■ **WHAT YOU NEED TO DO**:
Tally how many lines include "pose". The number is the whole answer.

■ **EXCERPTED RECORDS**:
##############################
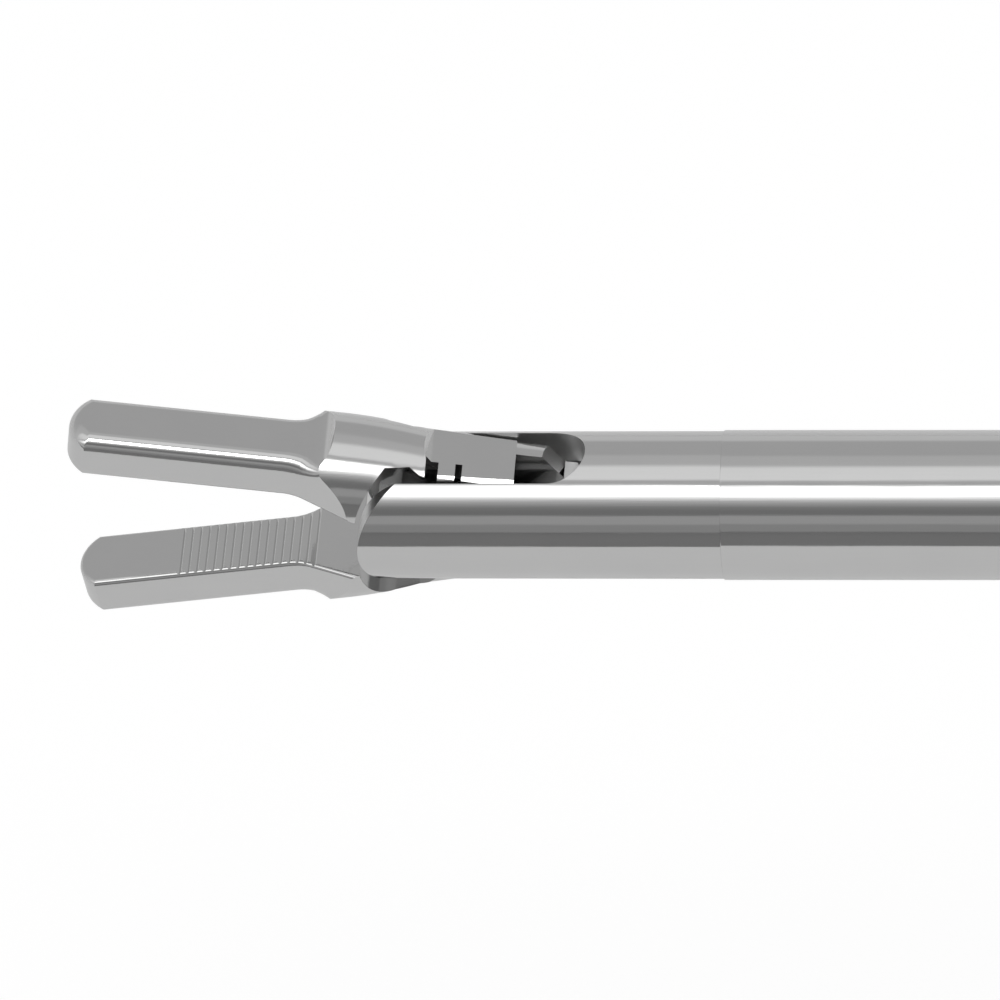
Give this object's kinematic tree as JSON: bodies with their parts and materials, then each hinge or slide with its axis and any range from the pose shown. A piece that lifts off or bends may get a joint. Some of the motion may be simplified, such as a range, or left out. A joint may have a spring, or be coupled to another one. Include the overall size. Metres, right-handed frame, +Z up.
##############################
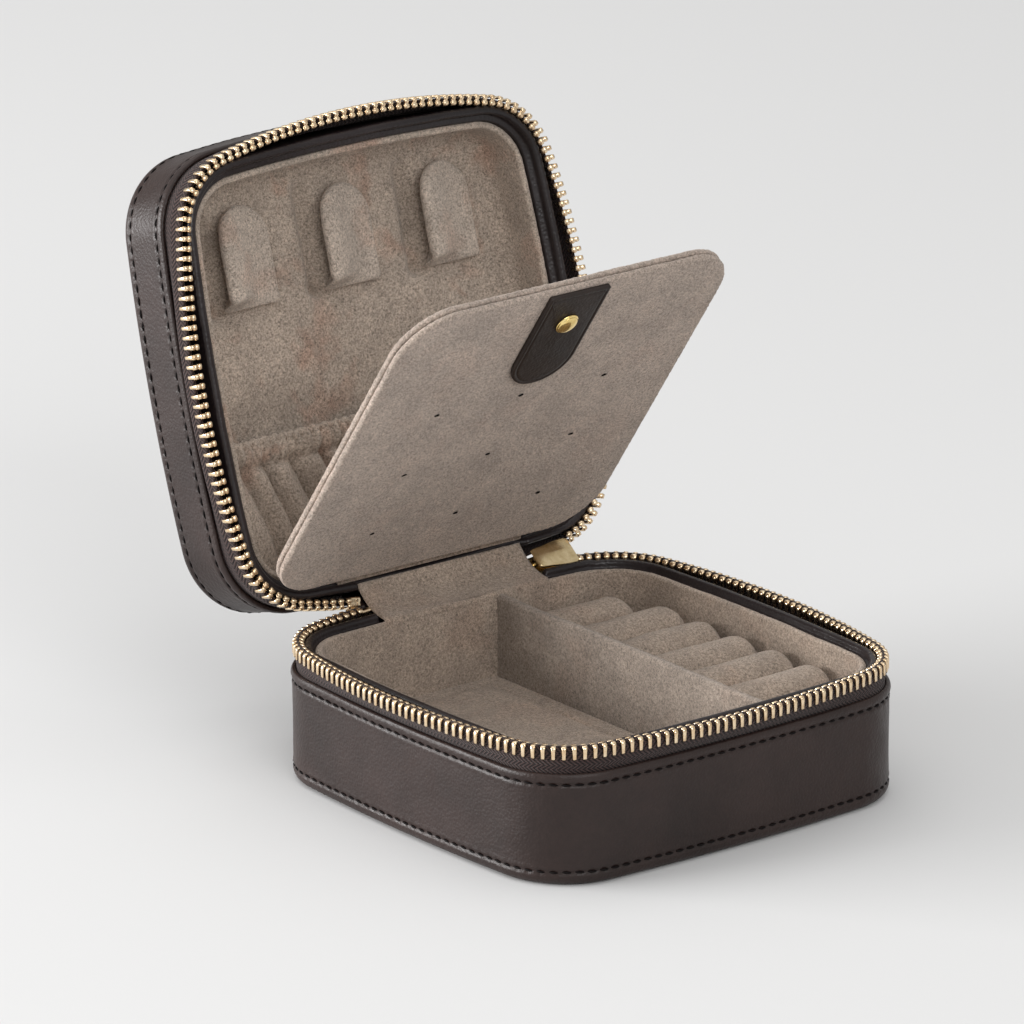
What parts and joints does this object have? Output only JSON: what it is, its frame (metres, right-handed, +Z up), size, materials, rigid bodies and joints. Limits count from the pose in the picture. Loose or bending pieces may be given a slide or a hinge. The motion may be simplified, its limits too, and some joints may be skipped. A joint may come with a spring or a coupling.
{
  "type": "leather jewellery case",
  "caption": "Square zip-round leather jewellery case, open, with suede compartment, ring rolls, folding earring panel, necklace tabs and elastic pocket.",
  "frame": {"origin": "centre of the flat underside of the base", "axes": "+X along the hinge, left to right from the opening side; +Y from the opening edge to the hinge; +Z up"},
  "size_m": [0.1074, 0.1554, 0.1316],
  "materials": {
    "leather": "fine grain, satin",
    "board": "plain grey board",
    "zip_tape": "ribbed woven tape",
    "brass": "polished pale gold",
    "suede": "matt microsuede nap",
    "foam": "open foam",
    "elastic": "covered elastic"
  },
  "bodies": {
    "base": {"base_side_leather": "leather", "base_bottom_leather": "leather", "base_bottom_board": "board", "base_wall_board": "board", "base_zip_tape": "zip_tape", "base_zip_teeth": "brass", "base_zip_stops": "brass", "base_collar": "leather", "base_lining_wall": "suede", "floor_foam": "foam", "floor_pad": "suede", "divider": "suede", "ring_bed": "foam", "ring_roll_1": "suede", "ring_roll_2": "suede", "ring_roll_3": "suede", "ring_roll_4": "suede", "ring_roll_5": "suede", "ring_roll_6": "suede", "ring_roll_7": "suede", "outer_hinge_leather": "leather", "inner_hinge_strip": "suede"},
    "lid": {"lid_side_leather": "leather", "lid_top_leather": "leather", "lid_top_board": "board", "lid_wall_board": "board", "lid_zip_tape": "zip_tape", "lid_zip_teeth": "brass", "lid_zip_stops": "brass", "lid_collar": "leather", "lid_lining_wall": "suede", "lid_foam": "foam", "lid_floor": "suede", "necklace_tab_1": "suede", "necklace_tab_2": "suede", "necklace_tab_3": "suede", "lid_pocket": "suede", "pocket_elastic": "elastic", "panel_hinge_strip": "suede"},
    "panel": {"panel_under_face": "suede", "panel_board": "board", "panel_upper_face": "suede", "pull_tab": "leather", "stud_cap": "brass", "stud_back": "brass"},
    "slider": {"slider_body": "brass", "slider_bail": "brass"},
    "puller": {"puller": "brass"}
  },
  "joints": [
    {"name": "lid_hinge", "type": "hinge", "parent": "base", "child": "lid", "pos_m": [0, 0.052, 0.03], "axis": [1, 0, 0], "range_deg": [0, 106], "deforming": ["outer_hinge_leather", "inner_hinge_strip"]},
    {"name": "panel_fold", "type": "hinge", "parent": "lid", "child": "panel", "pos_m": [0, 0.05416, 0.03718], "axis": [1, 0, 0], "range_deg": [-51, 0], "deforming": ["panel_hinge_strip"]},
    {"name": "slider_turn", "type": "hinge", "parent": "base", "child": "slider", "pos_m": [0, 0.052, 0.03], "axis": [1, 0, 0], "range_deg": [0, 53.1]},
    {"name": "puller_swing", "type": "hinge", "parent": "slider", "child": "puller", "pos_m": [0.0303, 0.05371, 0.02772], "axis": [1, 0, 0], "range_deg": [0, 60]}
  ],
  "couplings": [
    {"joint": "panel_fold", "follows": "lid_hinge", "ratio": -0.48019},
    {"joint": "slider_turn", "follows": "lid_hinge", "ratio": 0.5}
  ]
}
##############################
■ **EXERCISE RESULT**:
2